**Problem statement:** Set down the material once more, exactly as it appears.

------ Collected data ------

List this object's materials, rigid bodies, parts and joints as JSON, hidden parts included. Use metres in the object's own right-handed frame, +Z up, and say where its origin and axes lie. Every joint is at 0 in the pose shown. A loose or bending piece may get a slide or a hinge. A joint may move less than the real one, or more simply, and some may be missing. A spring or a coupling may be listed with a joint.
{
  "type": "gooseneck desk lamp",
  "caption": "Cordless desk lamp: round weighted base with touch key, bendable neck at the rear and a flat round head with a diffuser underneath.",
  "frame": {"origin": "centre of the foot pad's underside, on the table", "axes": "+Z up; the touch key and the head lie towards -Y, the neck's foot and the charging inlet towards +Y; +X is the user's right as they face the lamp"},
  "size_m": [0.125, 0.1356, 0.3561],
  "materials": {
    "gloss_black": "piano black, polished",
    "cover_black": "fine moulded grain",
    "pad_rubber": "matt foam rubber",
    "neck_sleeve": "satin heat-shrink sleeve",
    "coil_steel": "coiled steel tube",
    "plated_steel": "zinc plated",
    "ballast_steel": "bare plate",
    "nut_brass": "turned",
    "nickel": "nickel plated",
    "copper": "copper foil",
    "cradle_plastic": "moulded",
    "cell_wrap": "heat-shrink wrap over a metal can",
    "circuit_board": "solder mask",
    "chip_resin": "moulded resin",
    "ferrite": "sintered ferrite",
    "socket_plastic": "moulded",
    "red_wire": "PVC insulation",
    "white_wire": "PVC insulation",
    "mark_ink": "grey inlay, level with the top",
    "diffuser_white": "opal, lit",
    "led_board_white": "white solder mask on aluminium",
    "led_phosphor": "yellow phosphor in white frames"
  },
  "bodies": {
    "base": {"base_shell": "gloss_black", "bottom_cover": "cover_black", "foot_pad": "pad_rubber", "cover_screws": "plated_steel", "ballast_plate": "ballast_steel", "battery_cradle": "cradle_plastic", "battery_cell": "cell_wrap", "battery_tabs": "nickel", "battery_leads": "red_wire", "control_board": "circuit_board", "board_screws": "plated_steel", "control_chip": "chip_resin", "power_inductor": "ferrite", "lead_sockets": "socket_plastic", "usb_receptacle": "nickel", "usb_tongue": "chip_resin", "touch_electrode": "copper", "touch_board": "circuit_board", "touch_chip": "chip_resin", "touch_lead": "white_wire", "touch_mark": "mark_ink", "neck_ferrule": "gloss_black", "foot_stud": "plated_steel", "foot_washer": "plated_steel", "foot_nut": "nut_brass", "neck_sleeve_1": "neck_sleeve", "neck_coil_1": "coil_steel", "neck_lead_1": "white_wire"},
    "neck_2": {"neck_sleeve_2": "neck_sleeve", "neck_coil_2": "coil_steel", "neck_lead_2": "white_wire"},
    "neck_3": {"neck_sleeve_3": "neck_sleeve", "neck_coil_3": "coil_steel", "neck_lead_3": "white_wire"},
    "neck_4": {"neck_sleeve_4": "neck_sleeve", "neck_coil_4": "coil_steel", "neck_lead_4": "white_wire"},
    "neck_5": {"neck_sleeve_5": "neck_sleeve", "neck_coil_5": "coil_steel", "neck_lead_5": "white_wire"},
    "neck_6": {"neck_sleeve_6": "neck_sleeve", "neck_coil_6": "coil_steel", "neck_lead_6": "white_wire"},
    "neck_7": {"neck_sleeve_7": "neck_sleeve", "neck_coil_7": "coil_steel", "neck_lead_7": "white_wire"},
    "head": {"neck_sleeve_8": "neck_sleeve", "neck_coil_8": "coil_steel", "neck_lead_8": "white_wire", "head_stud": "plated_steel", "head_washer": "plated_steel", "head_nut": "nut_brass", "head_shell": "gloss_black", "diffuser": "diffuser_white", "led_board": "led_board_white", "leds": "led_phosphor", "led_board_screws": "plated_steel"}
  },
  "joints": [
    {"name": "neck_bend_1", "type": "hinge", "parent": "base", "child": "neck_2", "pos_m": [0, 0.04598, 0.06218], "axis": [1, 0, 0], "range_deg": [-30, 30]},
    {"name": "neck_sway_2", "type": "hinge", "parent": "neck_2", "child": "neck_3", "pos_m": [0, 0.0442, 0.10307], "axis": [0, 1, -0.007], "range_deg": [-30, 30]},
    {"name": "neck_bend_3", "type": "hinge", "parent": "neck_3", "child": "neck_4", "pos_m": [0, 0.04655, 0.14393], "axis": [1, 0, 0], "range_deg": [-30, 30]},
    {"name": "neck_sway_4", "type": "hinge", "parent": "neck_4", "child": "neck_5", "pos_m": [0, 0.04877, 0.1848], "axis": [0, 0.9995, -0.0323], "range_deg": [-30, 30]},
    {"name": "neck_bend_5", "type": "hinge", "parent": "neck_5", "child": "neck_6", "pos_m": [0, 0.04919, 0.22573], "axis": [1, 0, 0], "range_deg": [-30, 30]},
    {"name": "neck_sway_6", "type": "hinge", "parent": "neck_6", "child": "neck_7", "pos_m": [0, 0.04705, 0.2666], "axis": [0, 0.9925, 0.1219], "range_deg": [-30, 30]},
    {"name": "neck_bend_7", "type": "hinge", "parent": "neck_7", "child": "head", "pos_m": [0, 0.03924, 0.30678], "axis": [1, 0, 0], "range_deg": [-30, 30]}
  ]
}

------

**Answer to this task:**
List this object's materials, rigid bodies, parts and joints as JSON, hidden parts included. Use metres in the object's own right-handed frame, +Z up, and say where its origin and axes lie. Every joint is at 0 in the pose shown. A loose or bending piece may get a slide or a hinge. A joint may move less than the real one, or more simply, and some may be missing. A spring or a coupling may be listed with a joint.
{
  "type": "gooseneck desk lamp",
  "caption": "Cordless desk lamp: round weighted base with touch key, bendable neck at the rear and a flat round head with a diffuser underneath.",
  "frame": {"origin": "centre of the foot pad's underside, on the table", "axes": "+Z up; the touch key and the head lie towards -Y, the neck's foot and the charging inlet towards +Y; +X is the user's right as they face the lamp"},
  "size_m": [0.125, 0.1356, 0.3561],
  "materials": {
    "gloss_black": "piano black, polished",
    "cover_black": "fine moulded grain",
    "pad_rubber": "matt foam rubber",
    "neck_sleeve": "satin heat-shrink sleeve",
    "coil_steel": "coiled steel tube",
    "plated_steel": "zinc plated",
    "ballast_steel": "bare plate",
    "nut_brass": "turned",
    "nickel": "nickel plated",
    "copper": "copper foil",
    "cradle_plastic": "moulded",
    "cell_wrap": "heat-shrink wrap over a metal can",
    "circuit_board": "solder mask",
    "chip_resin": "moulded resin",
    "ferrite": "sintered ferrite",
    "socket_plastic": "moulded",
    "red_wire": "PVC insulation",
    "white_wire": "PVC insulation",
    "mark_ink": "grey inlay, level with the top",
    "diffuser_white": "opal, lit",
    "led_board_white": "white solder mask on aluminium",
    "led_phosphor": "yellow phosphor in white frames"
  },
  "bodies": {
    "base": {"base_shell": "gloss_black", "bottom_cover": "cover_black", "foot_pad": "pad_rubber", "cover_screws": "plated_steel", "ballast_plate": "ballast_steel", "battery_cradle": "cradle_plastic", "battery_cell": "cell_wrap", "battery_tabs": "nickel", "battery_leads": "red_wire", "control_board": "circuit_board", "board_screws": "plated_steel", "control_chip": "chip_resin", "power_inductor": "ferrite", "lead_sockets": "socket_plastic", "usb_receptacle": "nickel", "usb_tongue": "chip_resin", "touch_electrode": "copper", "touch_board": "circuit_board", "touch_chip": "chip_resin", "touch_lead": "white_wire", "touch_mark": "mark_ink", "neck_ferrule": "gloss_black", "foot_stud": "plated_steel", "foot_washer": "plated_steel", "foot_nut": "nut_brass", "neck_sleeve_1": "neck_sleeve", "neck_coil_1": "coil_steel", "neck_lead_1": "white_wire"},
    "neck_2": {"neck_sleeve_2": "neck_sleeve", "neck_coil_2": "coil_steel", "neck_lead_2": "white_wire"},
    "neck_3": {"neck_sleeve_3": "neck_sleeve", "neck_coil_3": "coil_steel", "neck_lead_3": "white_wire"},
    "neck_4": {"neck_sleeve_4": "neck_sleeve", "neck_coil_4": "coil_steel", "neck_lead_4": "white_wire"},
    "neck_5": {"neck_sleeve_5": "neck_sleeve", "neck_coil_5": "coil_steel", "neck_lead_5": "white_wire"},
    "neck_6": {"neck_sleeve_6": "neck_sleeve", "neck_coil_6": "coil_steel", "neck_lead_6": "white_wire"},
    "neck_7": {"neck_sleeve_7": "neck_sleeve", "neck_coil_7": "coil_steel", "neck_lead_7": "white_wire"},
    "head": {"neck_sleeve_8": "neck_sleeve", "neck_coil_8": "coil_steel", "neck_lead_8": "white_wire", "head_stud": "plated_steel", "head_washer": "plated_steel", "head_nut": "nut_brass", "head_shell": "gloss_black", "diffuser": "diffuser_white", "led_board": "led_board_white", "leds": "led_phosphor", "led_board_screws": "plated_steel"}
  },
  "joints": [
    {"name": "neck_bend_1", "type": "hinge", "parent": "base", "child": "neck_2", "pos_m": [0, 0.04598, 0.06218], "axis": [1, 0, 0], "range_deg": [-30, 30]},
    {"name": "neck_sway_2", "type": "hinge", "parent": "neck_2", "child": "neck_3", "pos_m": [0, 0.0442, 0.10307], "axis": [0, 1, -0.007], "range_deg": [-30, 30]},
    {"name": "neck_bend_3", "type": "hinge", "parent": "neck_3", "child": "neck_4", "pos_m": [0, 0.04655, 0.14393], "axis": [1, 0, 0], "range_deg": [-30, 30]},
    {"name": "neck_sway_4", "type": "hinge", "parent": "neck_4", "child": "neck_5", "pos_m": [0, 0.04877, 0.1848], "axis": [0, 0.9995, -0.0323], "range_deg": [-30, 30]},
    {"name": "neck_bend_5", "type": "hinge", "parent": "neck_5", "child": "neck_6", "pos_m": [0, 0.04919, 0.22573], "axis": [1, 0, 0], "range_deg": [-30, 30]},
    {"name": "neck_sway_6", "type": "hinge", "parent": "neck_6", "child": "neck_7", "pos_m": [0, 0.04705, 0.2666], "axis": [0, 0.9925, 0.1219], "range_deg": [-30, 30]},
    {"name": "neck_bend_7", "type": "hinge", "parent": "neck_7", "child": "head", "pos_m": [0, 0.03924, 0.30678], "axis": [1, 0, 0], "range_deg": [-30, 30]}
  ]
}